From Booklist, Copyright (c) American Library Association. Used with permission.
Review by Publisher's Weekly Review

Sweetman's brilliantly illuminating biography scrupulously lays to rest any number of myths surrounding Gauguin as it dismantles the conventional image of the bourgeois Parisian stockbroker who abandoned his wife and children in search of a Tahitian paradise. By combing the records of the bourse, Sweetman, biographer of van Gogh and Mary Renault, establishes that Gauguin (1848-1903) was not a stockbroker-he was an accountant, an ``office-bound drudge'' who arranged the paperwork for stock settlements. Far from being a conventional bourgeois, the French painter was raised by his widowed, half-Spanish mother, Aline Chazal, who had been kidnapped and abused by her unstable father and neglected by her mother, Flor Tristan, a socialist revolutionary and one of France's first feminists. Gauguin, who called himself ``the Savage from Peru,'' was taken to Peru when only 18 months old by his parents (his father died on shipboard) and spent the next six years there; his great-uncle was Peru's last viceroy, and Sweetman shows that Gauguin's art synthesized pre-Columbian, Christian and Polynesian myths. Mette-Sophie Gad, Gauguin's mannish, boisterous, gruff, cigar-smoking wife, had separated from the painter before he left for Tahiti in 1891; he mourned the loss of his five children, who, raised in Copenhagen, ``were now little Danes with few traces of any Frenchness left.'' Although Sweetman calls Gauguin a ``syphilitic paedophile'' who took a succession of Polynesian ``child-brides,'' he rejects feminist assessments of the artist as a sexual tourist and colonialist, arguing that Gauguin celebrated and integrated himself into a disappearing culture on the verge of extinction. Illustrated. (Feb.) (c) Copyright PWxyz, LLC. All rights reserved

(c) Copyright PWxyz, LLC. All rights reserved
Review by Library Journal Review

A romantic artist, abandoning everything to seek inspiration in an unspoiled, exotic land; a drug-addicted pedophile escaping jail by dying, at 54, of syphilis; an adventurer, speculator, and exploiter; a representative of the new vision of early 20th-century art...these are the many faces of Paul Gauguin, the myths and the realities examined in this excellent biography. The current perception of this elusive artist is far darker than the brilliant colors of his art, but Sweetman provides a breadth of vision that allows readers to form their own conclusions. With insight and sensitivity, to the art as well as the artist, the author offers that too-rare combination of superb scholarship and nonpolemical literary style. Highly recommended for all art libraries as well as general collections in public and academic libraries.‘Paula Frosch. Metropolitan Museum of Art Lib., New York (c) Copyright 2010. Library Journals LLC, a wholly owned subsidiary of Media Source, Inc. No redistribution permitted.
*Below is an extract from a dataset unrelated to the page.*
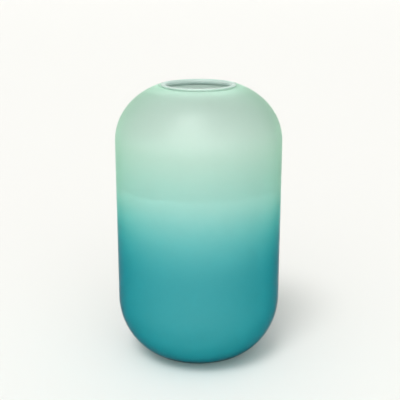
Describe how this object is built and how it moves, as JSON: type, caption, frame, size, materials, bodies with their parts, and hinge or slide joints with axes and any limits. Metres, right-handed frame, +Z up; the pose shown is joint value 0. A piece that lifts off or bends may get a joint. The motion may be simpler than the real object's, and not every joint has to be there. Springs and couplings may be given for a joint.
{
  "type": "hand blown cased glass vase",
  "caption": "Upright capsule-shaped cased glass vase, satin outside, mint above fading to deep teal below, with a small plain mouth and a ground flat base.",
  "frame": {"origin": "centre of the ground flat base, on the surface the vase stands on", "axes": "+Z up the vase's axis of revolution, towards the mouth; +X and +Y across it, with no front or back"},
  "size_m": [0.1476, 0.1476, 0.25],
  "materials": {
    "satin_casing_glass": "clear glass with an acid-etched satin outer face",
    "base_glass": "thick clear glass, satin outside, with a fine-ground flat and a polished pontil hollow",
    "teal_glass": "translucent deep teal glass, feathered out at its upper edge",
    "mint_opaline_glass": "translucent mint opaline glass",
    "core_glass": "clear glass with a smooth free-blown inner face",
    "polished_lip_glass": "fire-polished glass lip"
  },
  "bodies": {
    "root": {"clear_casing": "satin_casing_glass", "base_sham": "base_glass", "teal_overlay": "teal_glass", "mint_overlay": "mint_opaline_glass", "core_bubble": "core_glass", "lip_bead": "polished_lip_glass"}
  },
  "joints": []
}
(c) Copyright Library Journals LLC, a wholly owned subsidiary of Media Source, Inc. No redistribution permitted.
Review by Kirkus Book Review

This sprawling narrative of Paul Gauguin's messy life provides new insights, despite its lack of formal coherence. Sweetman (Mary Renault, 1993; Van Gogh, 1990) names the three sections of his book after the three questions posed by a late Gauguin masterpiece's title: Where do we come from? What are we? Where are we going? Gauguin's origins make for a fascinating story. His mother, born into French feminist and radical circles, was for a time cared for by George Sand. Family connections led Gauguin's parents to emigrate to Peru; his father didn't survive the trip. Gauguin soon returned to France with his mother; Sweetman shows how the Peruvian experience would nevertheless inform the artist's aesthetic sensibility. Gauguin came late to painting as a career. He worked as a sailor before making, and then losing, a great deal of money in investment banking. The latter enterprise, provided Gauguin with an entrée to the Impressionist circles where he would serve his apprenticeship; Pissarro, in particular, became a mentor. Sweetman exhaustively details Gauguin's associations with Cézanne, Mallarmé, Seurat, and Van Gogh. Gauguin's Danish wife, from whom he became estranged, and his many mistresses also find illumination. Sweetman explores at length the degraded physical condition, confused philosophizing, and glorious artistic productions that characterized Gauguin's visionary last years in the South Pacific. The significance of the expatriate's work remained in dispute until the results of his famous late-life relocation to Tahiti were exhibited in France. Sweetman suggests, in his last section, that the ``we'' whom Gauguin invoked in his painting's title includes us. We follow Gauguin in our ambivalence toward the modern vices- -money worship, misogyny, and colonialism. If Gauguin did not succeed in getting beyond these vices, neither have we, Sweetman suggests. And if Sweetman doesn't entirely succeed in maintaining his narrative focus, he does provide a biography that brings our own time into clearer view along with that of his subject. (color and b&w illustrations, not seen)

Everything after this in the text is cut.